Prompt: Reproduce, word for word, every line from the first one down to the line containing "from FreeCAD import", and nothing else.

Given information:
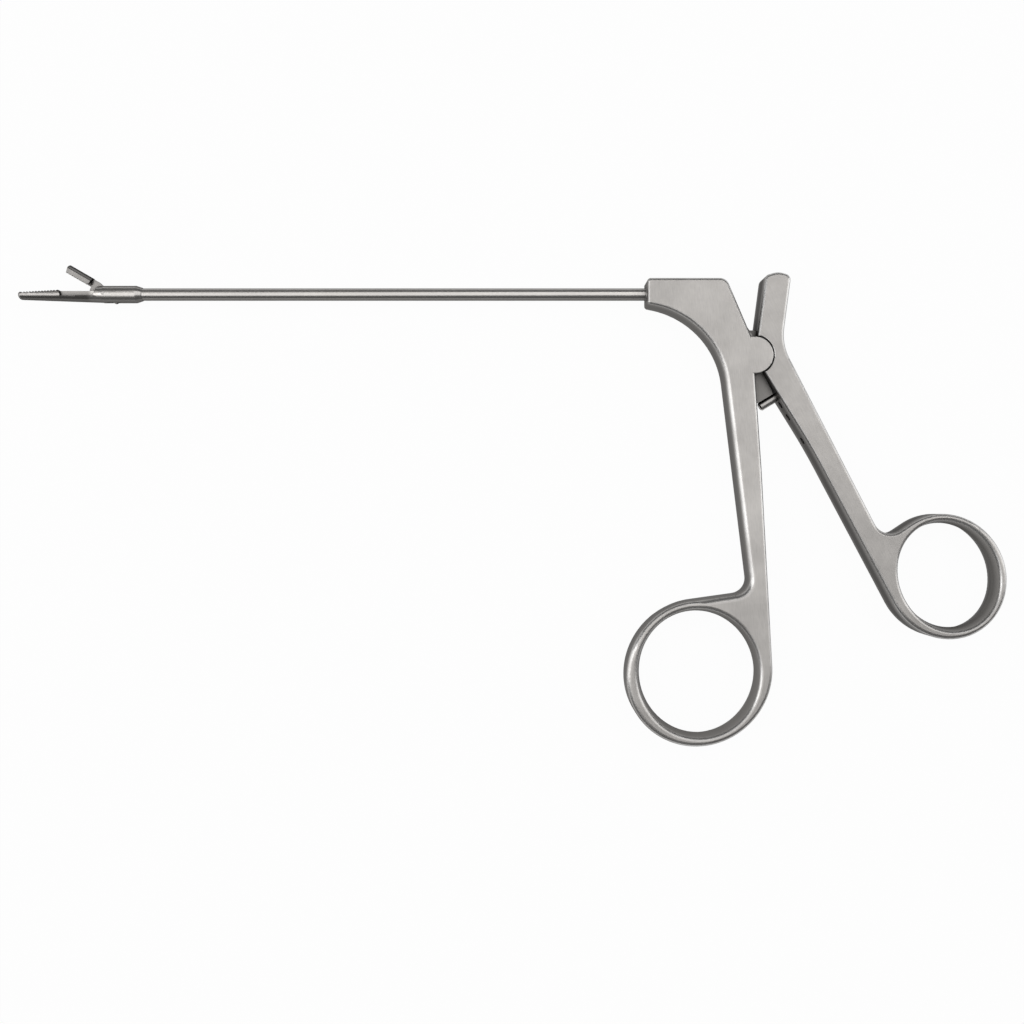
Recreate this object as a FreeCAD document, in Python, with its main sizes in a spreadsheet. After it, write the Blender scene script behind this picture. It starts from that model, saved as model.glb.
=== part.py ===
import FreeCAD, Part
import math
import os
import Sketcher
from types import SimpleNamespace
from FreeCAD import Placement, Rotation, Vector

# Hernia forceps with a tubular shaft, lying on its side, millimetres.
# The origin is on the handle hinge's axis, in the plane the forceps rests on.
# X runs along the shaft towards the handles, Y is up the handles' body, Z is the thickness.

doc = FreeCAD.newDocument("forceps")
sheet = doc.addObject("Spreadsheet::Sheet", "sizes")

# Driving sizes: name, value, what it is.
driving = [
    ("handle_thick", 8.0, "thickness of both handles"),
    ("axis_height", 14.9, "tube axis above the hinge"),
    ("body_reach", 25.3, "hinge to the body's front face"),
    ("body_above", 3.3, "tube axis to the body's top"),
    ("body_below", 2.9, "tube axis to the lower end of the front face"),
    ("throat_lead", 1.9, "straight part of the body's lower edge, before the sweep"),
    ("throat_slope", 12.0, "fall of the body's lower edge, degrees"),
    ("shank_front", 7.7, "hinge to the front edge of the shank, level with the hinge"),
    ("shank_lean", 7.0, "lean of the shank's front edge, degrees"),
    ("lobe_radius", 4.4, "hinge cheeks"),
    ("rear_slope", 23.0, "lean of the body's rear edge, degrees"),
    ("finger_ring_x", -13.25, "finger ring opening, centre along X"),
    ("finger_ring_y", -75.03, "finger ring opening, centre along Y"),
    ("finger_ring_long", 14.5, "finger ring opening, half length at its narrowest"),
    ("finger_ring_short", 13.7, "finger ring opening, half width at its narrowest"),
    ("finger_flare", 0.8, "how much wider that opening is at the faces, each side"),
    ("finger_rim_x", -13.1, "finger ring outside, centre along X"),
    ("finger_rim_y", -75.1, "finger ring outside, centre along Y"),
    ("finger_ring_tilt", -85.0, "direction of the longer half, degrees"),
    ("finger_rim_long", 17.7, "finger ring outside, half length"),
    ("finger_rim_short", 16.9, "finger ring outside, half width"),
    ("finger_rim_tilt", 45.0, "direction of the longer half of the outside, degrees"),
    ("thumb_ring_x", 45.7, "thumb ring opening, centre along X"),
    ("thumb_ring_y", -52.05, "thumb ring opening, centre along Y"),
    ("thumb_ring_long", 12.7, "thumb ring opening, half length at its narrowest"),
    ("thumb_ring_short", 11.1, "thumb ring opening, half width at its narrowest"),
    ("thumb_ring_tilt", -65.0, "direction of the longer half, degrees"),
    ("thumb_flare", 0.7, "how much wider that opening is at the faces, each side"),
    ("thumb_rim_tilt", -60.0, "direction of the longer half of the outside, degrees"),
    ("thumb_rim_long", 15.05, "thumb ring outside, half length"),
    ("thumb_rim_short", 14.05, "thumb ring outside, half width"),
    ("thumb_rim_x", 45.18, "thumb ring outside, centre along X"),
    ("thumb_rim_y", -52.28, "thumb ring outside, centre along Y"),
    ("ring_blend", 3.6, "corner between the shank and the finger ring"),
    ("ring_corner_y", -56.0, "height of that corner"),
    ("thumb_corner_y", -44.0, "height of the corner between thumb handle and ring"),
    ("thumb_blend", 4.2, "rounding of that corner"),
    ("edge_round", 0.8, "rounding of the body's edges"),
    ("finger_grip_round", 1.0, "rounding inside the finger ring"),
    ("thumb_grip_round", 0.8, "rounding inside the thumb ring"),
    ("shank_round", 1.6, "rounding of the shank's front edges"),
    ("finger_rim_round", 1.3, "rounding outside the finger ring"),
    ("rear_round", 0.8, "rounding of the shank's rear edges"),
    ("thumb_rim_round", 0.9, "rounding outside the thumb ring"),
    ("inner_round", 0.6, "rounding of the thumb handle's inner edges"),
    ("back_round", 0.8, "rounding of the thumb handle's rear edges"),
    ("joint_round", 0.25, "rounding of the edges at the hinge"),
    ("arm_rise", 19.25, "top of the upper arm above the hinge"),
    ("arm_crown", 0.45, "crown of the upper arm's top"),
    ("crown_radius", 4.5, "curve of that crown"),
    ("arm_width", 6.1, "width of the upper arm"),
    ("arm_lean", 7.5, "lean of the upper arm, degrees"),
    ("arm_foot", 0.6, "hinge to the upper arm's front edge, at the cheek"),
    ("shoulder_gap", 0.19, "gap between the cheeks and the concave shoulder"),
    ("tongue_thick", 3.0, "hinge tongue"),
    ("tongue_side_gap", 0.1, "gap on each side of the tongue"),
    ("hub_radius", 3.6, "tongue round the hinge pin"),
    ("hinge_pin_radius", 1.5, "hinge pin"),
    ("pin_clearance", 0.03, "radial running clearance of the pins"),
    ("crank_radius", 4.9, "hinge to crank pin"),
    ("crank_eye", 1.3, "radius of the crank's ear"),
    ("crank_pin_radius", 0.75, "crank pin"),
    ("swing", 21.0, "turn of the thumb handle from open to closed, degrees"),
    ("drawbar_thick", 1.0, "drawbar plate"),
    ("drawbar_slot", 1.4, "slot for the drawbar in the body"),
    ("drawbar_width", 1.9, "height of the drawbar at the rod"),
    ("drawbar_fit", 0.05, "side gap of the drawbar in its forks"),
    ("peg_radius", 1.05, "stop peg"),
    ("peg_length", 4.6, "stop peg outside the handle"),
    ("peg_seat", 2.5, "stop peg inside the handle"),
    ("peg_distance", 11.2, "hinge to the stop peg's foot"),
    ("tube_radius", 1.45, "outside of the shaft tube"),
    ("tube_bore", 1.05, "inside of the shaft tube"),
    ("tube_seat", 10.0, "length of the tube inside the body"),
    ("rod_radius", 0.7, "pull rod"),
    ("guide_clearance", 0.03, "radial clearance of the rod in its guides"),
    ("guide_length", 4.0, "length of each rod guide"),
    ("jaw_pivot_reach", 154.4, "hinge to the jaw's pin, along the tube"),
    ("housing_radius", 2.05, "jaw housing"),
    ("housing_back", 7.6, "jaw pin to the start of the rear cone"),
    ("cone_length", 1.3, "rear cone of the housing"),
    ("cone_end_radius", 1.62, "housing radius at the tube"),
    ("tube_socket", 2.4, "length of the tube inside the housing"),
    ("cheek_top", 1.5, "jaw pin to the front of the housing's top"),
    ("cheek_foot", 2.2, "jaw pin to the foot of the housing's sloping front"),
    ("jaw_reach", 20.6, "jaw pin to the tip of the lower jaw"),
    ("nose_radius", 1.25, "lower jaw near its tip"),
    ("nose_round", 1.0, "rounding of the tip"),
    ("neck_radius", 1.97, "lower jaw at the housing"),
    ("land_start", 10.75, "jaw pin to the rear of the toothed land"),
    ("land_back_lean", 0.45, "slant of the rear end of the land"),
    ("slot_top_turn", 25.0, "upper end of the slot's curved end wall, degrees"),
    ("rib_gap", 0.2, "gap between the ear's curved edge and the neck rib"),
    ("relief_drop", 1.5, "relief for the ear below the axis"),
    ("land_high", 0.92, "toothed land above the axis, at its rear"),
    ("land_low", 0.45, "toothed land above the axis, at the tip"),
    ("rib_top", 0.72, "neck rib above the axis"),
    ("rib_thick", 1.6, "neck rib"),
    ("ledge_drop", 0.45, "neck ledges below the axis"),
    ("tooth_pitch", 0.72, "lower jaw teeth"),
    ("tooth_depth", 0.27, "lower jaw teeth"),
    ("tooth_flat", 0.12, "flat crest of each tooth"),
    ("serration_pitch", 0.8, "grooves under the lower jaw"),
    ("serration_depth", 0.16, "grooves under the lower jaw"),
    ("serration_start", 19.6, "jaw pin to the first groove"),
    ("serration_end", 11.6, "jaw pin to the last groove"),
    ("upper_reach", 10.5, "jaw pin to the tip of the upper jaw"),
    ("upper_heel", 4.1, "jaw pin to the rear of the upper jaw's bar"),
    ("upper_top", 1.95, "upper jaw above the axis when closed"),
    ("upper_bite", -0.1, "upper jaw's tooth line above the axis when closed"),
    ("upper_width", 3.3, "upper jaw"),
    ("upper_pitch", 0.69, "upper jaw teeth"),
    ("upper_depth", 0.23, "upper jaw teeth"),
    ("rib_clearance", 0.18, "gap round the neck rib when closed"),
    ("jaw_swing", 30.0, "turn of the upper jaw from open to closed, degrees"),
    ("ear_thick", 1.0, "upper jaw's ear and tail"),
    ("ear_gap", 0.05, "gap on each side of the ear"),
    ("ear_radius", 1.3, "ear round the jaw pin"),
    ("ear_reach", 3.65, "jaw pin to the curved front edge of the ear"),
    ("ear_top_turn", 168.0, "upper end of that edge, degrees"),
    ("ear_low_turn", 197.0, "lower end of that edge, degrees"),
    ("ear_hook", 2.0, "jaw pin to the lowest point of the ear"),
    ("ear_hook_drop", 1.35, "lowest point of the ear below the axis"),
    ("jaw_pin_radius", 0.4, "jaw pin"),
    ("cam_pin_radius", 0.3, "cam pin"),
    ("cam_clearance", 0.03, "clearance of the cam pin in its slot"),
    ("cam_start", 1.25, "jaw pin to cam pin when open"),
    ("tail_wall", 0.35, "metal round the cam slot"),
    ("head_radius", 1.05, "rod head"),
    ("head_clearance", 0.05, "radial clearance of the rod head"),
    ("head_nose", 0.55, "rod head in front of the cam pin"),
    ("head_slot", 2.15, "rod head's slot behind the cam pin"),
    ("head_web", 1.5, "solid end of the rod head"),
    ("rod_socket", 1.2, "rod inside its head"),
    ("rod_end_length", 4.4, "rear fitting of the rod"),
    ("rod_end_reach", 9.0, "hinge to the rear of that fitting"),
    ("nut_length", 1.2, "lock nut on the rod"),
    ("rivet_radius", 0.35, "drawbar rivets"),
    ("lobe_top_angle", 100.0, "where the body's rear edge meets the cheek, degrees"),
    ("nose_corner", 0.8, "corners of the body's front face"),
    ("rear_corner", 2.4, "upper rear corner of the body"),
    ("shank_rear", 0.08, "hinge to the rear edge of the shank, at the cheek"),
    ("shank_bow_x", 1.65, "hinge to the rear edge of the shank, at its bow"),
    ("shank_bow_y", -27.0, "height of that bow"),
    ("shank_bow_radius", 150.0, "bow of the shank's rear edge"),
    ("arm_corner", 1.5, "corners of the upper arm's top"),
    ("waist_x", 6.5, "waist of the thumb handle's rear edge, along X"),
    ("waist_y", 2.6, "waist of the thumb handle's rear edge, along Y"),
    ("waist_radius", 12.0, "curve at the waist"),
    ("thumb_back_slope", 62.8, "fall of the thumb handle's rear edge, degrees"),
    ("inner_edge_angle", -61.0, "where the thumb handle's inner edge leaves the shoulder, degrees"),
    ("inner_bow_x", 13.3, "bow of the thumb handle's inner edge, along X"),
    ("inner_bow_y", -21.9, "bow of the thumb handle's inner edge, along Y"),
    ("inner_bow_radius", 160.0, "curve of that bow"),
    ("round_start", 0.5, "reach of the crisp edges round the hinge"),
    ("slot_clearance", 0.35, "room round the moving pieces in the body's slots"),
    ("slot_corner", 0.8, "corners of those slots"),
    ("slot_foot", 14.0, "hinge to the lower end of the tongue slot"),
    ("stop_depth", 2.84, "floor of the slot where the stop peg lands, in front of the hinge"),
    ("stop_top", 11.0, "hinge to the upper corner of the block that the stop peg meets"),
    ("web_swing", 0.7, "extra depth of the slot for the web"),
    ("web_reach", 11.12, "hinge to the hidden end of the web's foot"),
    ("web_back", 0.4, "hidden edge of the web in front of the hinge"),
    ("web_tip_x", 4.77, "lower rear corner of the web, along X"),
    ("web_tip_y", 8.99, "lower rear corner of the web, along Y"),
    ("web_foot_x", 1.35, "where the web's foot leaves the peg, along X"),
    ("web_corner", 0.3, "corners of the web"),
    ("tongue_root", 0.8, "depth of the tongue inside the thumb handle"),
    ("peg_chamfer", 0.3, "chamfer on the peg's end"),
    ("spare_hole_radius", 0.9, "spare peg holes"),
    ("spare_hole_depth", 2.6, "spare peg holes"),
    ("spare_step_1", 2.2, "stop peg to the first spare hole"),
    ("spare_step_2", 5.6, "stop peg to the second"),
    ("spare_step_3", 12.2, "stop peg to the third"),
    ("mouth_width", 0.45, "countersink round the tube"),
    ("cheek_step", 0.2, "step between lower jaw and housing, in front of the pin"),
    ("cone_corner", 0.8, "round start of the rear cone"),
    ("nose_flat", 0.9, "smooth nose in front of the teeth"),
    ("nose_height", 0.8, "height of the nose's rounded upper half"),
    ("nose_top_round", 0.68, "rounding of that half"),
    ("nose_skim", 0.03, "metal dressed off the very tip"),
    ("window_start", 0.6, "front end of the tail's window"),
    ("window_end", 3.6, "rear end of the tail's window"),
    ("upper_lean", 0.45, "slant of the upper jaw's tip"),
    ("upper_tip_round", 0.5, "round corner of the upper jaw's tip"),
    ("heel_round", 0.5, "chamfer under the upper jaw's heel"),
    ("ear_root", 0.6, "ear inside the bar"),
    ("ear_shoulder", 2.6, "jaw pin to the bend of the ear's top"),
    ("ear_top_drop", 0.1, "ear below the top of the bar"),
    ("drawbar_knee", 7.8, "hinge to the bend of the drawbar"),
    ("drawbar_corner", 0.3, "corners of the drawbar's front end"),
    ("drawbar_bend", 1.0, "rounding under the drawbar's bend"),
    ("drawbar_shoulder", 1.2, "rounding over the drawbar's bend"),
    ("rivet_margin", 0.6, "rivets to the ends of their overlap"),
    ("drawbar_grip", 3.0, "drawbar inside the rod's fitting"),
    ("crank_play", 0.08, "radial play of the drawbar on the crank pin"),
    ("crank_lift", 0.04, "drawbar hole above the crank pin, half of the pin's rise"),
    ("rod_end_socket", 1.2, "rod inside its rear fitting"),
]
d = SimpleNamespace(**{name: value for name, value, note in driving})
for row, (name, value, note) in enumerate(driving, start=1):
    sheet.set("A%d" % row, name)
    sheet.set("B%d" % row, repr(value))
    sheet.set("C%d" % row, note)
    sheet.setAlias("B%d" % row, name)
doc.recompute()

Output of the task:
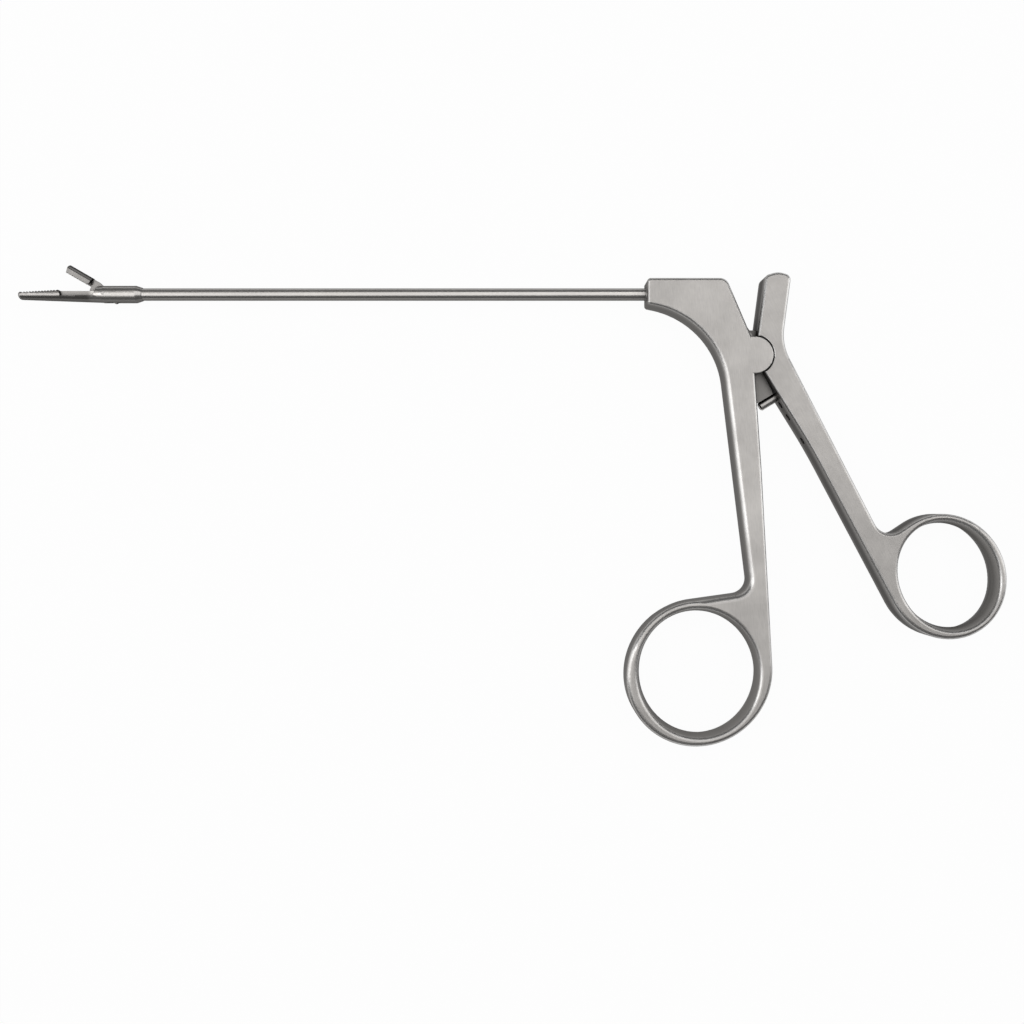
Recreate this object as a FreeCAD document, in Python, with its main sizes in a spreadsheet. After it, write the Blender scene script behind this picture. It starts from that model, saved as model.glb.
=== part.py ===
import FreeCAD, Part
import math
import os
import Sketcher
from types import SimpleNamespace
from FreeCAD import Placement, Rotation, Vector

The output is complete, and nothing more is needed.